- **SOURCE DATA**:
--- begin ---

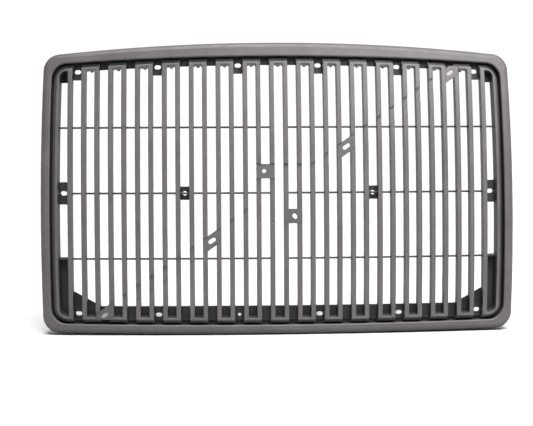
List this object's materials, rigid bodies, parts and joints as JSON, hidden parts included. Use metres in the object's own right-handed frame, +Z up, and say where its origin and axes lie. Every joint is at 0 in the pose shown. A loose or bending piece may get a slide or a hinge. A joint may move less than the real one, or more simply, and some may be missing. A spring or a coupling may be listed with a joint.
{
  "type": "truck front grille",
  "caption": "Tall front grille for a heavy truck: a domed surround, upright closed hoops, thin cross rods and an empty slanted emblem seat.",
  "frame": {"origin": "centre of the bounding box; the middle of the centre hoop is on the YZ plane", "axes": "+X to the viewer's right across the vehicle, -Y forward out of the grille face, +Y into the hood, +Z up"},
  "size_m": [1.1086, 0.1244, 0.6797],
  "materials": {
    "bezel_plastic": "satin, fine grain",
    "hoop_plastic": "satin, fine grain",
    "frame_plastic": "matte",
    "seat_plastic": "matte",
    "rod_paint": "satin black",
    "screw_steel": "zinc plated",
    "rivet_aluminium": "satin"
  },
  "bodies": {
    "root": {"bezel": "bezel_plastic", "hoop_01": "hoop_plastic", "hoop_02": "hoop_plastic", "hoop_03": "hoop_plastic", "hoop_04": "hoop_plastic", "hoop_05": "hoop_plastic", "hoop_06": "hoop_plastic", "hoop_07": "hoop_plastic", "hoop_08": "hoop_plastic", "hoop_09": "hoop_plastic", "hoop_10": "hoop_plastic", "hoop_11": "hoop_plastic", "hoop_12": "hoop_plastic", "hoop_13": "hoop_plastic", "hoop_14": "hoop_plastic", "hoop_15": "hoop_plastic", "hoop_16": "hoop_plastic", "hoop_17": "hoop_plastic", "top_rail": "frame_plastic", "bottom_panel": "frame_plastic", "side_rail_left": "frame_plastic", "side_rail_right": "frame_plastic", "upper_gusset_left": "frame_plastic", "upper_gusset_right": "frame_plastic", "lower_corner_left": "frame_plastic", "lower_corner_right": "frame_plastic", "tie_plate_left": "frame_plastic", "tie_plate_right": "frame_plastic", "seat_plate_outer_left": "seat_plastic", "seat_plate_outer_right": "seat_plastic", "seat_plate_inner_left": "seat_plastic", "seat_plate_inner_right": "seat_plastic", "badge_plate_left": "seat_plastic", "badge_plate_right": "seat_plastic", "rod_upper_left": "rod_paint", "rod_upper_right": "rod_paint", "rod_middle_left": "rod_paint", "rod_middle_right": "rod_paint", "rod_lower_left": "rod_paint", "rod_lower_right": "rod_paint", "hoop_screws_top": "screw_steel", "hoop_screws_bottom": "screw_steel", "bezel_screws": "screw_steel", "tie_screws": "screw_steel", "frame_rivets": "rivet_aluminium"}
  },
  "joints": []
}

--- end ---

- **YOUR TASK**: Copy out the material word for word and line for line.

- **SOLUTION BELOW**:
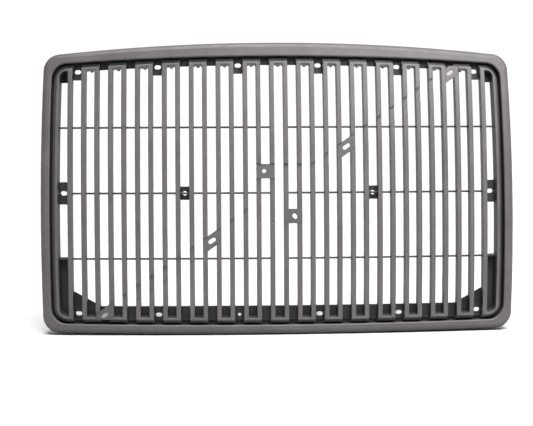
List this object's materials, rigid bodies, parts and joints as JSON, hidden parts included. Use metres in the object's own right-handed frame, +Z up, and say where its origin and axes lie. Every joint is at 0 in the pose shown. A loose or bending piece may get a slide or a hinge. A joint may move less than the real one, or more simply, and some may be missing. A spring or a coupling may be listed with a joint.
{
  "type": "truck front grille",
  "caption": "Tall front grille for a heavy truck: a domed surround, upright closed hoops, thin cross rods and an empty slanted emblem seat.",
  "frame": {"origin": "centre of the bounding box; the middle of the centre hoop is on the YZ plane", "axes": "+X to the viewer's right across the vehicle, -Y forward out of the grille face, +Y into the hood, +Z up"},
  "size_m": [1.1086, 0.1244, 0.6797],
  "materials": {
    "bezel_plastic": "satin, fine grain",
    "hoop_plastic": "satin, fine grain",
    "frame_plastic": "matte",
    "seat_plastic": "matte",
    "rod_paint": "satin black",
    "screw_steel": "zinc plated",
    "rivet_aluminium": "satin"
  },
  "bodies": {
    "root": {"bezel": "bezel_plastic", "hoop_01": "hoop_plastic", "hoop_02": "hoop_plastic", "hoop_03": "hoop_plastic", "hoop_04": "hoop_plastic", "hoop_05": "hoop_plastic", "hoop_06": "hoop_plastic", "hoop_07": "hoop_plastic", "hoop_08": "hoop_plastic", "hoop_09": "hoop_plastic", "hoop_10": "hoop_plastic", "hoop_11": "hoop_plastic", "hoop_12": "hoop_plastic", "hoop_13": "hoop_plastic", "hoop_14": "hoop_plastic", "hoop_15": "hoop_plastic", "hoop_16": "hoop_plastic", "hoop_17": "hoop_plastic", "top_rail": "frame_plastic", "bottom_panel": "frame_plastic", "side_rail_left": "frame_plastic", "side_rail_right": "frame_plastic", "upper_gusset_left": "frame_plastic", "upper_gusset_right": "frame_plastic", "lower_corner_left": "frame_plastic", "lower_corner_right": "frame_plastic", "tie_plate_left": "frame_plastic", "tie_plate_right": "frame_plastic", "seat_plate_outer_left": "seat_plastic", "seat_plate_outer_right": "seat_plastic", "seat_plate_inner_left": "seat_plastic", "seat_plate_inner_right": "seat_plastic", "badge_plate_left": "seat_plastic", "badge_plate_right": "seat_plastic", "rod_upper_left": "rod_paint", "rod_upper_right": "rod_paint", "rod_middle_left": "rod_paint", "rod_middle_right": "rod_paint", "rod_lower_left": "rod_paint", "rod_lower_right": "rod_paint", "hoop_screws_top": "screw_steel", "hoop_screws_bottom": "screw_steel", "bezel_screws": "screw_steel", "tie_screws": "screw_steel", "frame_rivets": "rivet_aluminium"}
  },
  "joints": []
}